May 24, 2023, KQED TV, San Francisco: Special Education Gets 'Modest Gains' in Latest Talks With District, Says Oakland Teachers Union https://www.kqed.org/news/11950545/special-education-gets-modest-gains-in-latest-talks-with-district-says-oakland-teachers-union
On Monday, the Oakland Education Association reached a 90% vote in favor of its tentative agreement with the Oakland Unified School District. In the coming weeks, the two groups will vote separately on the proposal, negotiated during a seven-day strike.

“There are major gains in some areas, and there’s other areas where we made modest gains, and some areas where we have the status quo,” said Ismael Armendariz, a special education teacher and the union’s president. “But as a package, it is amazing what they accomplished.”...

It also features amendments to special education, but parents and teachers say there is more work to do.
“We made modest gains,” Armendariz repeated. “But we’re going to center special education going forward.”
Currently, the school district serves more than 6,000 students in special education programs, accounting for roughly 17% of students.

As Oakland’s population of students in special education programming continues to grow, the school district has struggled to find enough staff and funding to meet the needs of these students.
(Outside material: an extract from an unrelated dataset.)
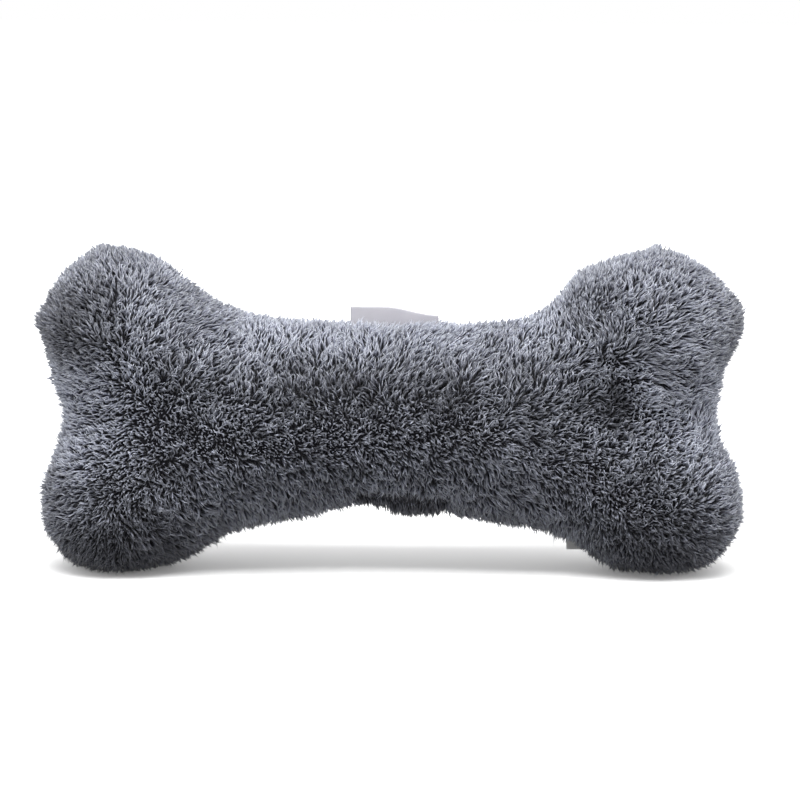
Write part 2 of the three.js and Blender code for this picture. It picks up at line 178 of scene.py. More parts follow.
# Comb strokes in the pile of the front panel: place along the bone and up, the way the tips point
# in degrees from +X towards +Z, how flat the pile lies from 0 to 1, and how far the stroke reaches
FRONT_STROKES = [
    (-0.123, 0.134, 100, 0.5, 0.014),
    (-0.142, 0.121, 140, 0.5, 0.012),
    (-0.147, 0.105, 190, 0.5, 0.012),
    (-0.134, 0.101, 150, 0.1, 0.010),
    (-0.128, 0.112, 105, 0.6, 0.010),
    (-0.122, 0.095, 120, 0.7, 0.012),
    (-0.112, 0.092, 90, 0.7, 0.011),
    (-0.100, 0.098, 62, 0.7, 0.013),
    (-0.104, 0.121, 80, 0.6, 0.012),
    (-0.090, 0.115, 20, 0.7, 0.012),
    (-0.079, 0.105, 32, 0.8, 0.013),
    (-0.074, 0.084, 55, 0.6, 0.013),
    (-0.126, 0.078, 170, 0.2, 0.011),
    (-0.137, 0.071, 65, 0.8, 0.010),
    (-0.122, 0.061, 200, 0.1, 0.014),
    (-0.092, 0.066, 60, 0.1, 0.014),
    (-0.140, 0.050, 110, 0.6, 0.012),
    (-0.143, 0.036, 175, 0.5, 0.010),
    (-0.127, 0.034, 250, 0.2, 0.013),
    (-0.108, 0.044, 200, 0.1, 0.012),
    (-0.098, 0.033, 350, 0.7, 0.014),
    (-0.118, 0.016, 240, 0.3, 0.012),
    (-0.098, 0.014, 340, 0.6, 0.012),
    (-0.081, 0.027, 320, 0.7, 0.012),
    (-0.062, 0.110, 80, 0.7, 0.013),
    (-0.052, 0.096, 75, 0.6, 0.012),
    (-0.047, 0.079, 65, 0.4, 0.014),
    (-0.028, 0.100, 85, 0.6, 0.012),
    (-0.034, 0.088, 135, 0.8, 0.008),
    (-0.018, 0.091, 100, 0.7, 0.009),
    (-0.020, 0.076, 160, 0.5, 0.010),
    (-0.034, 0.066, 140, 0.2, 0.012),
    (-0.054, 0.060, 55, 0.2, 0.013),
    (-0.064, 0.046, 330, 0.3, 0.012),
    (-0.058, 0.032, 300, 0.8, 0.012),
    (-0.038, 0.031, 285, 0.6, 0.012),
    (-0.032, 0.048, 0, 0.8, 0.010),
    (-0.012, 0.041, 335, 0.7, 0.011),
    (-0.010, 0.058, 30, 0.1, 0.014),
    (0.006, 0.046, 250, 0.3, 0.010),
    (-0.002, 0.072, 95, 0.2, 0.012),
    (0.004, 0.086, 60, 0.6, 0.010),
    (0.012, 0.100, 60, 0.7, 0.012),
    (0.022, 0.089, 25, 0.8, 0.012),
    (0.020, 0.072, 75, 0.3, 0.011),
    (0.036, 0.080, 30, 0.8, 0.011),
    (0.044, 0.097, 75, 0.7, 0.013),
    (0.046, 0.072, 55, 0.5, 0.012),
    (0.020, 0.055, 340, 0.4, 0.010),
    (0.034, 0.038, 300, 0.8, 0.012),
    (0.050, 0.060, 30, 0.7, 0.012),
    (0.051, 0.044, 315, 0.7, 0.012),
    (0.066, 0.058, 45, 0.6, 0.012),
    (0.067, 0.040, 320, 0.8, 0.012),
    (0.072, 0.023, 300, 0.7, 0.010),
    (0.070, 0.092, 60, 0.6, 0.012),
    (0.080, 0.112, 65, 0.6, 0.012),
    (0.096, 0.127, 75, 0.6, 0.012),
    (0.112, 0.136, 95, 0.5, 0.010),
    (0.104, 0.118, 55, 0.6, 0.010),
    (0.119, 0.119, 15, 0.8, 0.011),
    (0.124, 0.106, 355, 0.8, 0.010),
    (0.138, 0.120, 35, 0.6, 0.011),
    (0.148, 0.107, 0, 0.5, 0.010),
    (0.137, 0.096, 30, 0.6, 0.010),
    (0.109, 0.098, 35, 0.9, 0.011),
    (0.088, 0.094, 50, 0.9, 0.011),
    (0.083, 0.084, 25, 0.7, 0.010),
    (0.097, 0.079, 110, 0.0, 0.006),
    (0.105, 0.085, 350, 0.9, 0.005),
    (0.112, 0.080, 335, 1.0, 0.005),
    (0.133, 0.082, 50, 0.7, 0.011),
    (0.137, 0.066, 95, 0.8, 0.010),
    (0.112, 0.060, 15, 0.5, 0.012),
    (0.088, 0.058, 20, 0.6, 0.012),
    (0.090, 0.040, 350, 0.6, 0.012),
    (0.112, 0.044, 60, 0.4, 0.012),
    (0.136, 0.048, 80, 0.7, 0.012),
    (0.146, 0.034, 20, 0.4, 0.010),
    (0.128, 0.030, 40, 0.3, 0.013),
    (0.106, 0.024, 30, 0.4, 0.012),
    (0.090, 0.020, 310, 0.6, 0.011),
    (0.122, 0.012, 320, 0.3, 0.012),
    (0.142, 0.018, 350, 0.4, 0.010),
]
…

It has consolidated programming, closing programs in some schools and moving them to others….

Last year, the school district decided to close seven schools due to costs, but some families with children in special education programs called the plan discriminatory….

Monday’s tentative agreement takes a step toward meeting these needs by creating a new joint committee to oversee special education programs and by piloting a one-year program to maintain more equitable workloads for special education professionals, according to Armendariz....

“Real inclusion comes with shifting the culture,” she said. “[It’s] how we as a community view our disabled students and the disabled community as actual members of our community and not this separate section over there.”

Other parents and educators think the major win is the new pilot program aiming to balance the workloads of special education professionals. It allows employees to request more support once they reach certain limits, which could include additional compensation or staffing.

Rather than base caseloads purely on the number of students, the program will take into account the specific needs and learning levels of each student.

“It’s really been a big issue,” said Holly Adler, a member of the union’s bargaining team and a resource specialist. “Teachers haven’t been getting support with high-needs students that are now being mainstreamed.”

Not all parents are happy about the “mainstreaming,” which will place more students with special needs in general education classrooms.

Alan Pursell is the parent of a sixth grader with autism. He said his son performs well in a general education classroom, but still needs time in a smaller, separate classroom to fully thrive....

The program to help teachers manage their caseloads conflicts with difficulties in hiring support staff. But these support staff, called paraeducators, are not included in the union and do not benefit from the salary raises.

Melious said that the low pay means these positions are often left empty, and students lose much-needed support....

“These students are going to be sitting in classrooms not learning,” she said. “They’re just waiting for the class to end. And that’s, like, criminal to me.”

Adler said the lack of support staff also affects teachers. In violation of the law, early childhood special education teachers were not getting a lunch break because of the demanding workload. Like Melious, she said higher salaries for support staff would help resolve the issue.

Armendariz said the bargaining team will hold the district accountable for lunch breaks moving forward. While he is proud of what the team accomplished overall, he wants to focus on special education more.

“For far too long, our students and our faculty have been ignored by this district and put as an afterthought. And that’s not going to happen anymore,” he said.